If your group includes a mix of adults and youth, or if some members prefer fitted while others want snapback adjustability, it is worth talking through those details before finalizing quantities. A good order is not just branded well. It is wearable.
The smoothest orders usually start with four clear pieces of information: your logo, your estimated quantity, your preferred hat style, and your deadline. Once those are in place, pricing and proofing become much easier.
It also helps to be honest about what matters most. If budget is tight, say so early. If the look has to feel premium for client-facing staff, lead with that. If timing is non-negotiable because of an event date, make that part of the first conversation. Good production teams can guide trade-offs, but only when the priorities are clear.
This is also where service separates reliable makers from generic print shops. Fast responses, accurate proofs, and realistic timelines save far more than a few cents per hat. KASE Custom Canada built its process around that reality – clear quoting, free digital mockups, no minimum order quantity, and fast turnaround so buyers can move from idea to approved product without the usual delays.

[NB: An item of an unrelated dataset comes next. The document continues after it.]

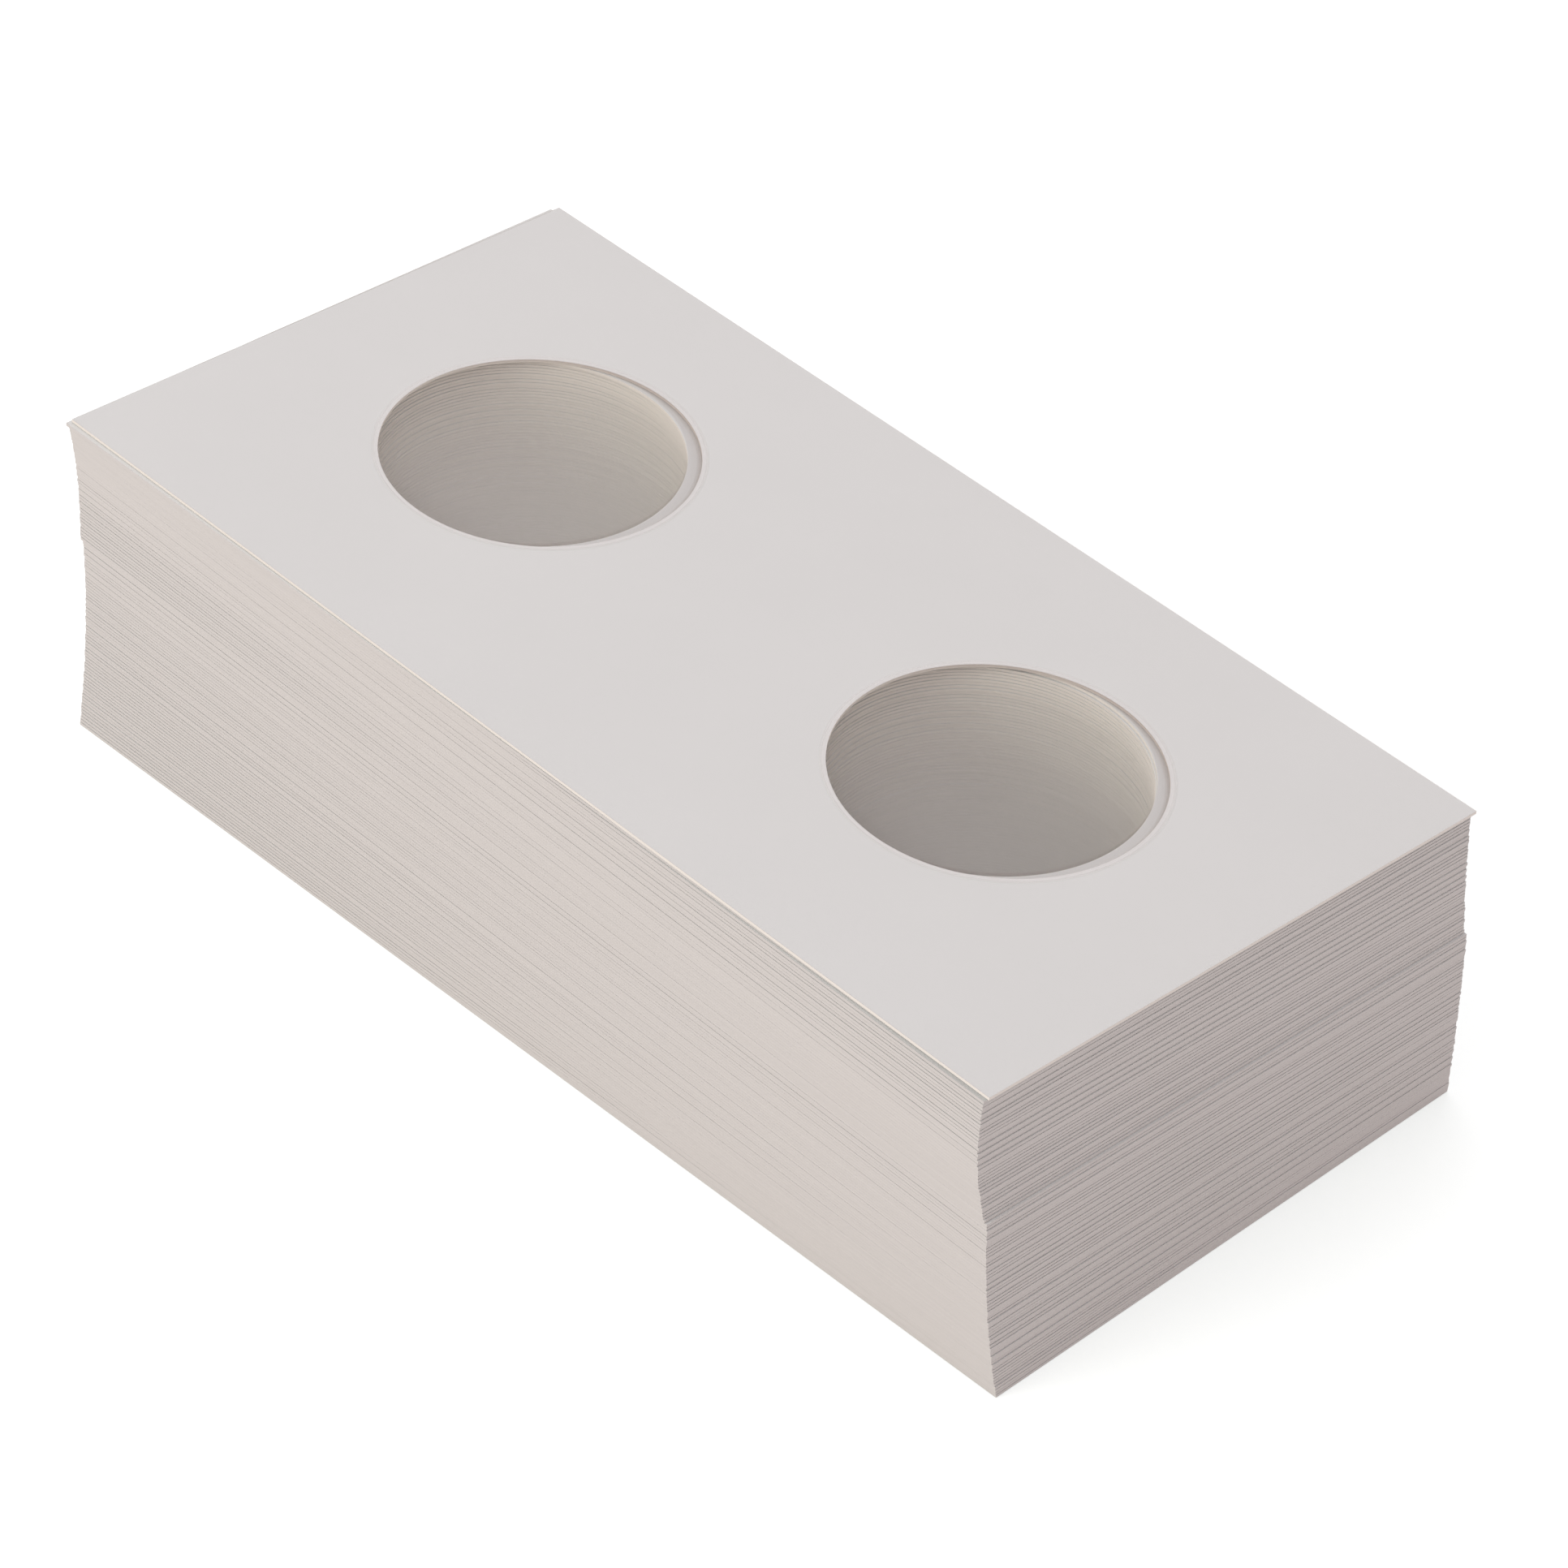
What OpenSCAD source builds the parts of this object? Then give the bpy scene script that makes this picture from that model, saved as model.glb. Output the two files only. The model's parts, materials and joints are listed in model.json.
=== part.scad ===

Bulk discounts should support a better buying decision, not push you into the wrong one. If you order too many hats, choose a style nobody likes, or skip the proofing stage to save time, the lower price per unit stops looking like a win.
The smarter approach is to build an order that fits your team now and still makes sense later. Choose a hat people will actually wear. Use decoration that reflects your brand well. Work with a supplier that can scale with you, whether you need a dozen hats or a much larger run.
That is the real value behind a good team order – gear that shows up on time, looks right, fits the group, and keeps representing your brand long after the box is opened.
If you are comparing options, do not just ask what the discount is. Ask what you are getting for it.